----- Task input

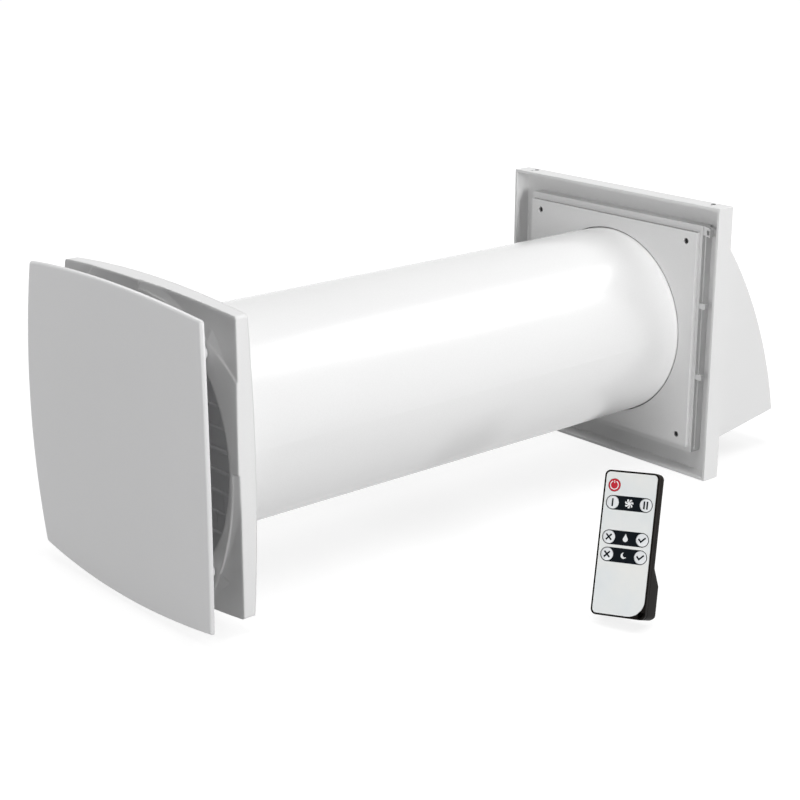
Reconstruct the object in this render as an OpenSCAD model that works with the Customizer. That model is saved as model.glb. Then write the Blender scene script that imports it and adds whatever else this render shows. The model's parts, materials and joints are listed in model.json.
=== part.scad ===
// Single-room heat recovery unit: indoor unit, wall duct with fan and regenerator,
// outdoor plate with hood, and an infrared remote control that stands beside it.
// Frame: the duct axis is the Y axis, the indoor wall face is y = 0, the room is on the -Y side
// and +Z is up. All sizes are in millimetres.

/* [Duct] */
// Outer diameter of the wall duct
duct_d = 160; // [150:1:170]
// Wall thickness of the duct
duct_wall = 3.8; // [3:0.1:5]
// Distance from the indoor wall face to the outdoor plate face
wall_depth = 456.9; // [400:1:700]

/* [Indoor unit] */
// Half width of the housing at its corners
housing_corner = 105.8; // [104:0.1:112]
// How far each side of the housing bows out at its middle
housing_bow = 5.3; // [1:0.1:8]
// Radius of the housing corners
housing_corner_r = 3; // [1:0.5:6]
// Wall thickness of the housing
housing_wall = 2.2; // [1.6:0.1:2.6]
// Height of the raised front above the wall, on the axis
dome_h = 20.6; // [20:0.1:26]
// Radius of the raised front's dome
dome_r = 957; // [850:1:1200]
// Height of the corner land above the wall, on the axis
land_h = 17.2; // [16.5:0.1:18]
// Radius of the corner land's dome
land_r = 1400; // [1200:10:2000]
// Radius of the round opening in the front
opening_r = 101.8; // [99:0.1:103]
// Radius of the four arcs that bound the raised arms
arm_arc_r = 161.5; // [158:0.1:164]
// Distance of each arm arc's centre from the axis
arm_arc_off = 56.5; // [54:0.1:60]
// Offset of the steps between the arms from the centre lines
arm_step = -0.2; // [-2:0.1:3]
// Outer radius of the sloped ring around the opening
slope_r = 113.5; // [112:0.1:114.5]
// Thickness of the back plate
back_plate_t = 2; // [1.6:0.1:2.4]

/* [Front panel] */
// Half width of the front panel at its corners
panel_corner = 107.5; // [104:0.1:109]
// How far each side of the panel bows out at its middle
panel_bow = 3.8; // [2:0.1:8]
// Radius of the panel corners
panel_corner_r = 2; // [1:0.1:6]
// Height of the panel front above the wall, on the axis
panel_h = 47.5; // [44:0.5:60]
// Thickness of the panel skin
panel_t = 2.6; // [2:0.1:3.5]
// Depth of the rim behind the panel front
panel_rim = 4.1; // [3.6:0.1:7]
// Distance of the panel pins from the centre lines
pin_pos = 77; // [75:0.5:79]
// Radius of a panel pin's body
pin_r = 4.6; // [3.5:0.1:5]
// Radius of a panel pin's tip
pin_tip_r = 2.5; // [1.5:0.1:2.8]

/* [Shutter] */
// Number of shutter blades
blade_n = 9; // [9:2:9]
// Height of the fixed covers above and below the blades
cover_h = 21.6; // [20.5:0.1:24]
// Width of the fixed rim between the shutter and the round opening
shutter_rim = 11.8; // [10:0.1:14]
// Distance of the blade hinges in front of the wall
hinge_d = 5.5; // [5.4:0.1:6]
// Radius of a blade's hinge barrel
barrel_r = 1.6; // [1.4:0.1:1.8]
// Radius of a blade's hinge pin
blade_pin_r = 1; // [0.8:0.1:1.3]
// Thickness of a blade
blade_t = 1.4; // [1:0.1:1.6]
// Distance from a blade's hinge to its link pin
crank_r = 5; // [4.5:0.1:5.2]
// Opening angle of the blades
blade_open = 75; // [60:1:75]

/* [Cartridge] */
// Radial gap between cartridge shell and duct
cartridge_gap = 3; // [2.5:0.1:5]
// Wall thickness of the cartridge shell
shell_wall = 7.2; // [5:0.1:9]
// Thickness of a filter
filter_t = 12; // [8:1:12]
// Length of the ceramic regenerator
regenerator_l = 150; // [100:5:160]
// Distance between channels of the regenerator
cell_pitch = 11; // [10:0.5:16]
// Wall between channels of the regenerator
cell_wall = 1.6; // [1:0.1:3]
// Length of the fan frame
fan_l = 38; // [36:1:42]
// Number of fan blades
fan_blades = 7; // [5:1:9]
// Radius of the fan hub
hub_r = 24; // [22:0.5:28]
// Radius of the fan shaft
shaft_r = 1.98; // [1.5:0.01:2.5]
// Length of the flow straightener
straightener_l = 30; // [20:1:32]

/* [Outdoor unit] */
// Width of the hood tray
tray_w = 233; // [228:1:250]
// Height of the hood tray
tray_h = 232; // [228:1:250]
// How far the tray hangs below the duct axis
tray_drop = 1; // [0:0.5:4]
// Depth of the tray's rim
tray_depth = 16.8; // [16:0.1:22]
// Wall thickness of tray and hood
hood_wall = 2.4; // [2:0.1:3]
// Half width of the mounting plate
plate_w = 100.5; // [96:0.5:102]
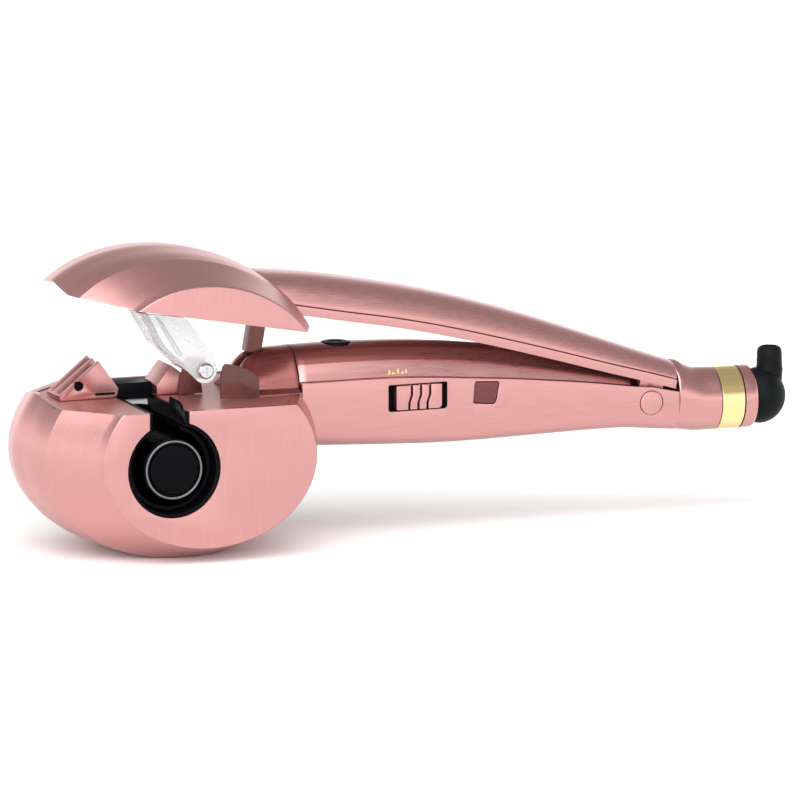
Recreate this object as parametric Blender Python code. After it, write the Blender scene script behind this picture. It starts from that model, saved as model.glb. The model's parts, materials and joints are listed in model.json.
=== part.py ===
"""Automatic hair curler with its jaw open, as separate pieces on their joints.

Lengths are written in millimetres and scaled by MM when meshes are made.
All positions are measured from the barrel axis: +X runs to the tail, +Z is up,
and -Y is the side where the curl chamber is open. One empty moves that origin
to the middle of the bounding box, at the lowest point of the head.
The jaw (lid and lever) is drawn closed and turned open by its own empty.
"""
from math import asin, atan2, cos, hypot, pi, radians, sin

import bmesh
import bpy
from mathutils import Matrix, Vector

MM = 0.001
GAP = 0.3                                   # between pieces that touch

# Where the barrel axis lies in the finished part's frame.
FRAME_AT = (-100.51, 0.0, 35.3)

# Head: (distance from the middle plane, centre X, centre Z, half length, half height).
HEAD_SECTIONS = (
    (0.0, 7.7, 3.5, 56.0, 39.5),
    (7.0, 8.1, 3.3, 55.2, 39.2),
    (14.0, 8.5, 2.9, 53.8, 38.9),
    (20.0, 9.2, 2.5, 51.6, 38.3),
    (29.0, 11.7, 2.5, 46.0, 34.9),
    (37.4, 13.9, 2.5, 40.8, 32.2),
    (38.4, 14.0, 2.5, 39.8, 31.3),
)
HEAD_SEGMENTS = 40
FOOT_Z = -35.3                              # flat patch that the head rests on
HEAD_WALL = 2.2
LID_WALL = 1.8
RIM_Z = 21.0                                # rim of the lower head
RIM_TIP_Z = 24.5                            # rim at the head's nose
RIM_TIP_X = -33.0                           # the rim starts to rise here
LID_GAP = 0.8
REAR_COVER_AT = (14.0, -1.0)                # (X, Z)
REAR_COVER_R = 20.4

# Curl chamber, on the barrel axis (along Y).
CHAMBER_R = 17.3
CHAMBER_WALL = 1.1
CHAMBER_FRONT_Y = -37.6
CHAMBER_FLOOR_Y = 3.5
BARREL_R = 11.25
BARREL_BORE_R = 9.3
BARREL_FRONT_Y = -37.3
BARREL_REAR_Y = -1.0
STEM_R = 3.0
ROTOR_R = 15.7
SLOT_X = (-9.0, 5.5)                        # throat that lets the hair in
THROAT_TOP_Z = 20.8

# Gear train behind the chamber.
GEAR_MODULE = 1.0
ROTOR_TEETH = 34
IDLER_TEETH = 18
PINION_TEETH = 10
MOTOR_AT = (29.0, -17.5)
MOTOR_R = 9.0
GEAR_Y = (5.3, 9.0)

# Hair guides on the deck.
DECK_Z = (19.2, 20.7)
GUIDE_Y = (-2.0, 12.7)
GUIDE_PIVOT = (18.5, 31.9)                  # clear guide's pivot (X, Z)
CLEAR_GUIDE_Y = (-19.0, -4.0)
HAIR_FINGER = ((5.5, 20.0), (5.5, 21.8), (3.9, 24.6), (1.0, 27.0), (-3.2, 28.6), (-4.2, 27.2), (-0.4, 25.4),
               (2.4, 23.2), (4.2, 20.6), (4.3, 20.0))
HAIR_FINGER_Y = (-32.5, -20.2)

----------

Job >>
Extract, word for word, the line containing "Recreate this object", the line containing "on their joints.", and every line between them.

Result of this task >>
Recreate this object as parametric Blender Python code. After it, write the Blender scene script behind this picture. It starts from that model, saved as model.glb. The model's parts, materials and joints are listed in model.json.
=== part.py ===
"""Automatic hair curler with its jaw open, as separate pieces on their joints.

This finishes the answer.